KSAL StaffMay 24, 2019

Frequent heavy rain is impacting some state parks in Kansas.

According to the Kansas Department of Wildlife, Parks, and Tourism high water levels at many reservoirs in the eastern part of the state have flooded campgrounds, overtopped roads, closed boat ramps and beaches and dampened visitors’ enthusiasm for any outdoor activities. Most state parks in western Kansas have been largely unaffected.

In eastern Kansas, Elk City State Park is closed, all campgrounds and day-use areas at Fall River State Park are closed and Perry State Park remains open but with very limited services. Most other state parks in eastern Kansas are reporting various degrees of flooding issues.

At Kanopolis  Venango Beach and Boat ramp are closed due to elevated lake levels. Currently, Venango campgrounds are partially affected. Reservations for campsites that currently or expected to be affected have been notified via email and fully refunded.

Typically, Memorial Day marks the beginning of the busy season for Kansas state parks. The four months of the summer season – May through August – account for more than half of annual state park revenues.

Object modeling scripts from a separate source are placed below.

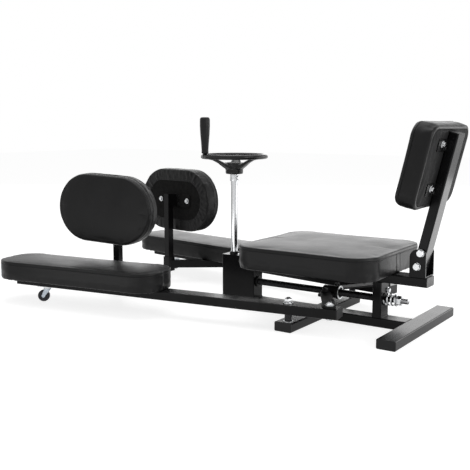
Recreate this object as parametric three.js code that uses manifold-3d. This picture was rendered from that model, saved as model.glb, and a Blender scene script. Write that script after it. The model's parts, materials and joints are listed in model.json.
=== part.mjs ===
// Leg stretching machine: a seat and backrest on a steel frame, and two padded leg arms that
// a handwheel, a pair of bevel gears and a lead screw swing apart.
// Millimetres, +Z up, +X towards the backrest, the sitter's left at -Y.
import * as THREE from 'three';
import { mergeVertices } from 'three/addons/utils/BufferGeometryUtils.js';
import Module from 'manifold-3d';

const wasm = await Module();
wasm.setup();

// Steel sections and the gap left between pieces that touch
const GAP = 0.3;
const TUBE_WIDTH = 60;
const TUBE_HEIGHT = 30;
const TUBE_WALL = 2;
const TUBE_CORNER = 4;
const CAP_THICKNESS = 3;
const CAP_PLUG = 5;

// Ground frame: X of the centre lines, seen from above
const REAR_FOOT_X = -30;
const FRONT_FOOT_X = -370;
const FOOT_HALF_LENGTH = 241;
const POST_X = -156;
const POST_BUSH_RADIUS = 19;
const POST_BUSH_LENGTH = 2;
const RAIL_BOTTOM = 145;
const RAIL_END_X = 3;

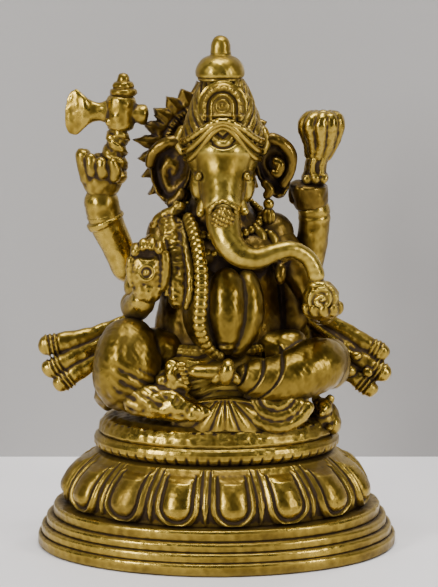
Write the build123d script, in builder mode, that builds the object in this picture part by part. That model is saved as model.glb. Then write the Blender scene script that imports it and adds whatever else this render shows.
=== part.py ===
from build123d import *

import os
from math import cos, pi, sin

# A small cast-brass Ganesha seated on an oval lotus pedestal, in millimetres.
#
# +X is to the viewer's right, +Y runs towards the back and +Z is up. The origin is the middle of
# the oval foot on the surface that it stands on. Right and left name the figure's own sides, so
# its right side is at -X. The pieces are those a founder models and joins: each one is coped to
# the pieces made before it, and meets them face to face.

# --- Pedestal: half-widths across the oval, heights of the tiers ------------------------------
foot_half_width = 35.0
foot_half_depth = 26.0
foot_tier_heights = (2.4, 1.8, 1.8, 2.2)
foot_tier_setbacks = (0.0, 0.8, 1.8, 3.2)
foot_edge_radius = 0.5
wall = 3.0

drum_height = 10.6
drum_bottom_half_width = 28.4
drum_bulge_half_width = 29.0
drum_top_half_width = 22.6
petal_count = 15
petal_radius = 4.55
petal_half_thickness = 1.7
petal_first_share = 0.765

band_height = 3.4
band_half_width = 23.9
band_edge_radius = 0.9
cushion_height = 3.8
cushion_half_width = 23.0
cushion_edge_radius = 2.6

# --- Figure: sizes of the main masses ---------------------------------------------------------
hips_height = 12.5
hips_half_width = 18.6
hips_half_depth = 12.4
torso_height = 27.5
chest_half_width = 12.5
chest_half_depth = 7.6
belly_radius = 9.5
neck_radius = 5.0
head_radius = 7.3
cheek_inset = 1.3
cheek_radius = head_radius - cheek_inset
muzzle_radius = 4.3

knee_radius = 6.6
knee_half_height = 8.2
leg_radius = 4.8
foot_radius = 1.9
arm_radius = 3.0
wrist_radius = 2.3
trunk_root_radius = 3.9
trunk_tip_radius = 1.5
sweet_radius = 3.2
ear_radius = 4.1
ear_half_thickness = 1.5

# --- Dress and ornaments ----------------------------------------------------------------------
crown_height = 10.2
crown_inset = 0.4
crown_bottom_half_width = head_radius - crown_inset
crown_top_half_width = 4.0
crown_band_radius = 1.0
knob_radius = 4.6
knob_half_height = 2.7
finial_height = 4.2
finial_radius = 2.05
halo_radius = 11.6
halo_spike = 3.0
halo_spike_count = 24
halo_thickness = 1.6
garland_radius = 1.25
necklace_radius = 0.95
belt_height = 2.4
belt_projection = 1.0
sash_reach = 16.5
fan_half_width = 10.4
fan_height = 5.6
plaque_radius = 3.5
pleat_radius = 2.3
shaft_radius = 1.8
blade_thickness = 1.8
blade_height = 10.0
bud_radius = 4.3

# --- Levels and places that follow from the sizes ---------------------------------------------
oval = foot_half_depth / foot_half_width
foot_height = sum(foot_tier_heights)
drum_top = foot_height + drum_height
band_top = drum_top + band_height
seat = band_top + cushion_height
waist = seat + hips_height
neck = waist + torso_height
shoulder = neck - 6.0
belly_level = waist + belly_radius - 2.4
head_level = neck + head_radius + 3.0
head_spread = head_radius / 7.3
belly_spread = belly_radius / 9.5
crown_level = head_level + 3.4 * head_spread
crown_top = crown_level + crown_height
knob_level = crown_top + knob_half_height - 0.35
finial_level = knob_level + knob_half_height - 0.3

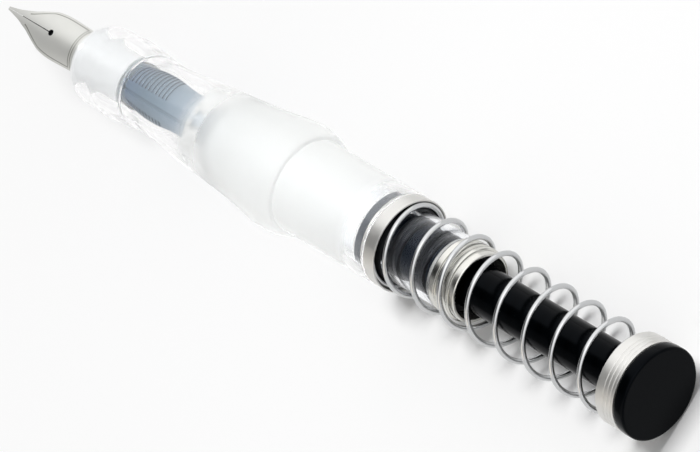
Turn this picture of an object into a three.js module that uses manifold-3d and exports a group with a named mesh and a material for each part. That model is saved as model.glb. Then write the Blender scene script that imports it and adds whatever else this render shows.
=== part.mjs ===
// A clear fountain pen that fills by a spring-returned push piston, shown without its cap and rear sleeve.
// Millimetres, +Z up. The pen lies along X, its nib at -X and its push knob at +X, with the nib's face up.
// Places along the pen are counted from the tip of the nib.

import * as THREE from "three";
import { mergeVertices } from "three/addons/utils/BufferGeometryUtils.js";
import Module from "manifold-3d";

const wasm = await Module();
wasm.setup();

// Fits and facets
const slip = 0.1; // radial room between pieces that slide over each other
const running_room = 0.08; // radial room of the rod and the piston in their bores
const seat_gap = 0.1; // room along the axis between a piece and its seat
const overrun = 1; // how far a cutter passes the face that it cuts
const weld = 1e-4; // points closer than this are one point
const round_sides = 32;
const small_sides = 24;
const seal_sides = 6; // points round the section of a sealing ring

// Barrel
const shoulder_radius = 7.5; // the widest place of the pen, just where the grip ends
const nib_reach = 16.7; // tip of the nib to the mouth of the grip
const grip_length = 38.1; // mouth to the crest of the shoulder
const shoulder_fall = 3.2; // crest to the flat stop behind it
const stop_step = 0.42; // how far that flat stop stands out from the land
const land_length = 16.6; // the straight part that a rear sleeve screws onto
const land_wall = 0.45; // clear wall round the gasket, at the land's rear end
const facet_depth_share = 0.08; // how much the three finger facets are flattened

// Nib
const nib_thickness = 0.3;
const nib_half_width = 3.07;
const nib_section_radius = 3.3; // how tightly the nib is rolled where it enters the grip
const nib_crown_fall = 0.15; // how far the nib's back stays under the housing that holds it
const nib_tang = 7.8; // the part of the nib inside the grip
const slit_width = 0.12;
const vent_radius = 0.42;
const vent_inset = 5.8; // the vent's middle to the mouth of the grip
const tipping_radius = 0.3;

// Feed and its housing
const housing_wall = 0.28;
const housing_length = 8.9;
const housing_inset = 0.2; // how far the housing sits behind the mouth
const drum_front_radius = 2.4;
const drum_rear_radius = 2.85;
const drum_length = 11.8;
const fin_count = 12;
const fin_pitch = 0.68;
const fin_thickness = 0.34;
const fin_depth = 0.55;
const channel_width = 0.3;
const channel_depth = 0.4;
const channel_turn = -0.42; // radians that the channel and its smooth band lie off the nib's slit
const smooth_band = 1.2; // half the width of the band beside the channel that has no fins
const tongue_radius = 2.9;
const tongue_overhang = 3.6; // how far the tongue stays behind the nib's point
const comb_count = 5;
const comb_pitch = 1.1;
const comb_slot = 0.4;
const comb_inset = 6.1; // the comb's first slot to the mouth of the grip
const comb_web = 0.4; // axis to the top of the comb's slots
const tail_radius = 0.9;
const tail_bore = 0.4;
const tail_bore_depth = 2;
const tail_reach = 5.4;
const feed_gap = 0.15; // room round the feed in the clear grip

// Ink chamber
const chamber_bore = 4.2;
const chamber_wall = 0.7;
const partition = 2.9; // clear wall between the feed and the ink
const funnel_length = 3.5;
const funnel_mouth = 1.6;
const seal_cord = 0.5; // thickness of the small sealing rings
const seal_bed = 0.4; // depth of the groove that holds one
const gasket_length = 1.1;
const gasket_step = 0.85; // how far the gasket stands out round the chamber
const gland_length = 0.7; // how far the spring ring reaches into the barrel to press the gasket
const gland_wall = 0.75; // nearly as wide as the gasket's bed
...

“State park staffers are doing their best to accommodate visitors’ needs,” Secretary of KDWPT Brad Loveless said. “At affected parks, staff are happy to work with visitors to change their reservations to a dry campsite if available, arrange for another date in the future, provide a gift card good for a future stay or issue a refund. We remind visitors, for their own safety, to avoid flood waters and never move or drive around barricades.”

Visitors can go to kshuntfishcamp.com to check on campsite and cabin availability and make reservations. For information about conditions at individual parks, go to ksoutdoors.com/State-Parks/State-Park-Alerts or visit KSOutdoors.com and click on State Parks for other information.

Kansas state parks do not receive any State General Fund monies and are almost entirely fee-funded. Revenues drop significantly when bad weather hits. Once the flood waters recede, the damage they leave behind can take months to repair, further limiting park hours and revenues during the summer months.